Francis Bacon è uno dei pittori contemporanei più citati e
riconoscibili, ma a ben guardare le sue opere, figurative per certi versi in
modo molto più classico di quanto sia comunemente percepito, restano degli
enigmi più vasti e celano, oltre all’evidente senso di angoscia e di carne,
una storia più profonda, che attinge a piene mani alla tradizione e che si può
riassumere con una sola parola, spesso usata da Bacon per titolare i propri
quadri: pittura. Di questo parla Trittico, la raccolta di tre studi (si noti
l’osservanza baconiana di titolo e sottotitolo), firmata da Jonathan Littell,
lo scrittore newyorkese divenuto celebre in tutto il mondo per il romanzo
sull’Olocausto “Le benevole”. Pubblicato in Italia da Einaudi, in una versione
sovradimensionata della collana Frontiere, il libro è la storia di uno sguardo,
freddo ma comunque empatico, sul lavoro di Bacon, che parte dall’opera che ha
dato il via alla carriera del pittore – i Tre studi di figure ai piedi di una
crocifissione del 1944, trittico che ha conquistato un posto indelebile nella
storia dell’arte contemporanea anche se, con il passare degli anni, la sua
forza sconvolgente si è in parte perduta – e arriva all’unico possibile punto
d’approdo: la creazione di una “grande figura”. Parola che è la radice del
termine “figurativo” e che Littell ha il coraggio di associare – in termini ben
motivati ma comunque piuttosto arditi - anche alla ricerca di un mostro sacro
dell’Action Painting come Mark Rothko. Pittore che Bacon ufficialmente
detestava, ma di cui, nota l’occhio dello scrittore, spesso si ritrova una
potente eco negli sfondi bicromi dei dipinti dell’irlandese.

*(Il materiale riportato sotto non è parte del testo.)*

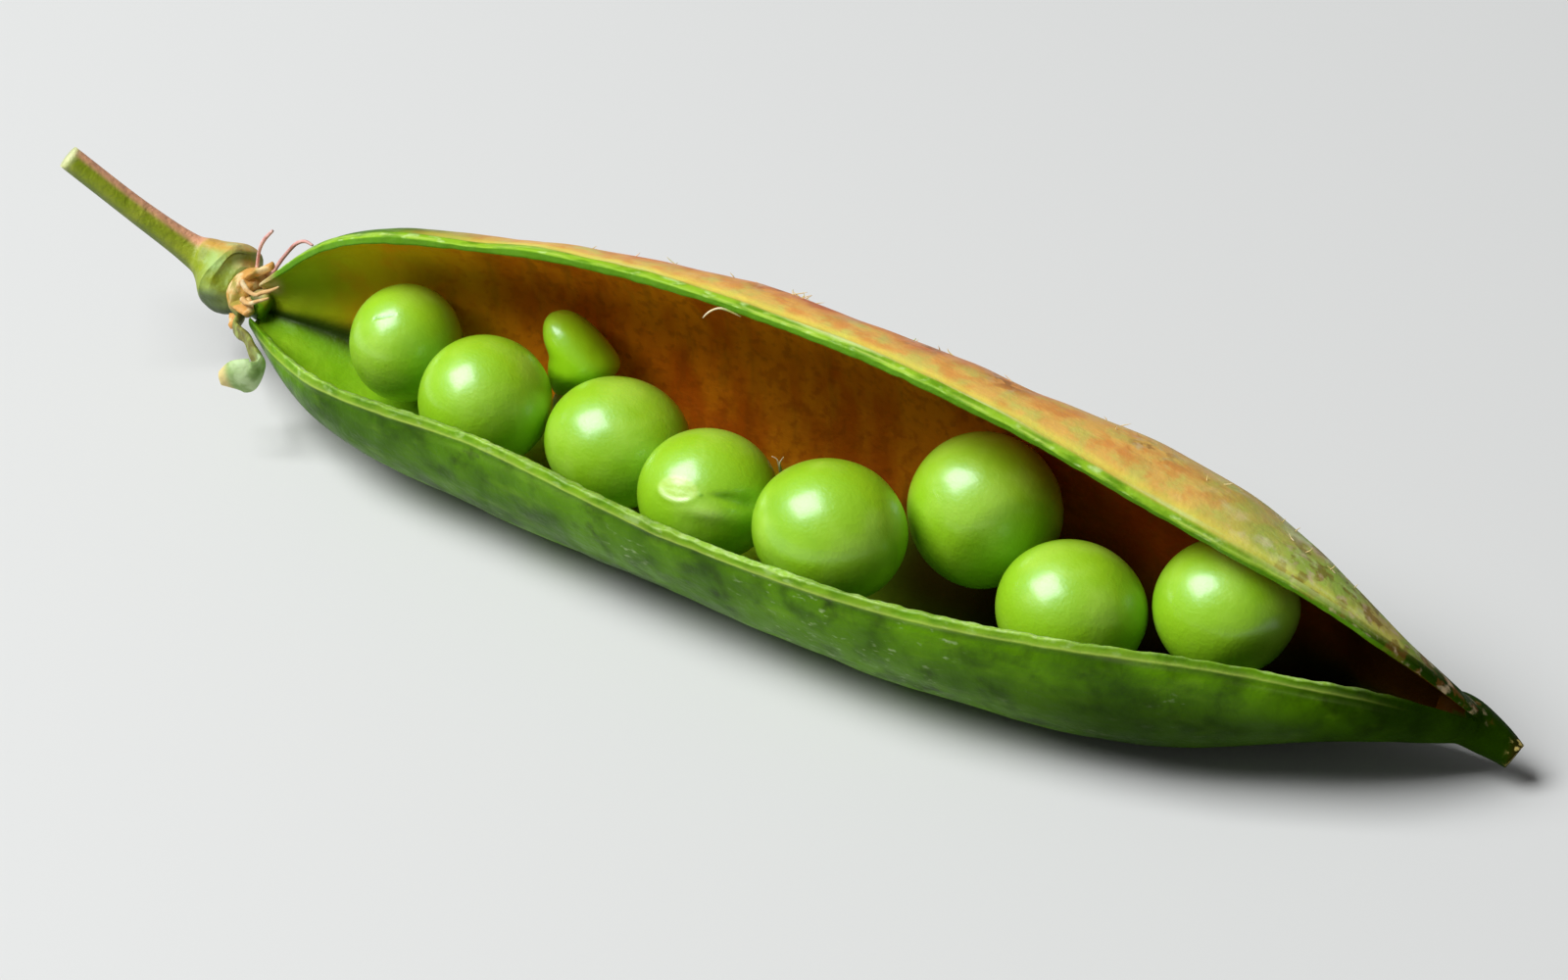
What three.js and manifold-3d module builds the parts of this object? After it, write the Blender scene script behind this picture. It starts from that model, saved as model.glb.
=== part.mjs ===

Littell, che scrive anche pagine splendide su Las Meninas di Velasquez, racconta Bacon da un punto di vista che resta quello di uno
scrittore, e in più di un caso le analisi sulle “motivazioni” del pittore
sembrano essere quasi delle confessioni autobiografiche, che qualcuno potrebbe
anche considerare non particolarmente originali (e per questo, probabilmente,
dotate di una discreta percentuale di verità). “Per lui – scrive Littell – la
pittura non era una protesta contro qualcosa, ma un modo per affrontare la
giornata, il modo migliore e più affascinante che ci fosse, ed era anche un
modo, più segreto, nonostante venisse poi esposto alla vista di tutti, per
sbarazzarsi dei propri fantasmi più intimi”. Chiarissimo, e viene in mente un
altro grande irlandese dallo sguardo severo, Samuel Beckett. Più intrigante
Littel lo diventa però quando si concentra sul senso ultimo dell’opera di
Bacon: “La figura è l’oggetto dipinto nel quadro; il soggetto, come in tutta la
pittura, e non solo in quella astratta, è la figura in sé”. Il nuomeno
pittorico dunque, che fa da sfondo – si dovrebbe dire da ombra se pensassimo in
termini di ortodossia baconiana, quelle splendide e spaventose ombre che
sgorgano o, meglio, sfuggono dai personaggi dipinti – alla manifestazione di
ciò che per Littell è in fondo il modo in cui pensa la pittura. Difficile
immaginare un compito più ambizioso e straziante.
Alcuni appassionati e qualificati osservatori di Francis
Bacon hanno visto nel saggio di Littell poca attenzione alla dimensione più carnale
– nel senso letterale dell’aggettivo riferito alla carne – del lavoro del
pittore. Ma Littell, e la sua bibliografia lo conferma, somiglia a quel
“testimone indifferente” che lo scrittore identifica come figura ricorrente
nelle opere di Bacon, e come tale mantiene un distacco sebbene, a differenza
del personaggio, non distoglie lo sguardo e anzi lo esaspera chirurgicamente
davanti ai dipinti. In fondo è solo un altro modo di essere appassionati. E non
solo i dipinti, ottimamente riprodotti a colori in grande quantità nel libro,
sono passati sotto la lente di Littell, ma anche molte fotografie: su tutte
quella che ritrae un giovane Bacon dandy insieme al suo compagno George Dyer a
Soho nel 1964. L’analisi dello scrittore è magistrale, ma quello che più conta
è la testimonianza di un amore che, in ultima analisi, sembrava da sempre
destinato a una fine tragica e alla conseguente ossessione di Bacon. “E’ stata
l’incapacità da parte di Dyer – scrive Littell in un passaggio chiave – di
imporsi allo sguardo di Bacon come individuo da amare anziché come doppio da
dipingere che l’ha condotto alla morte”.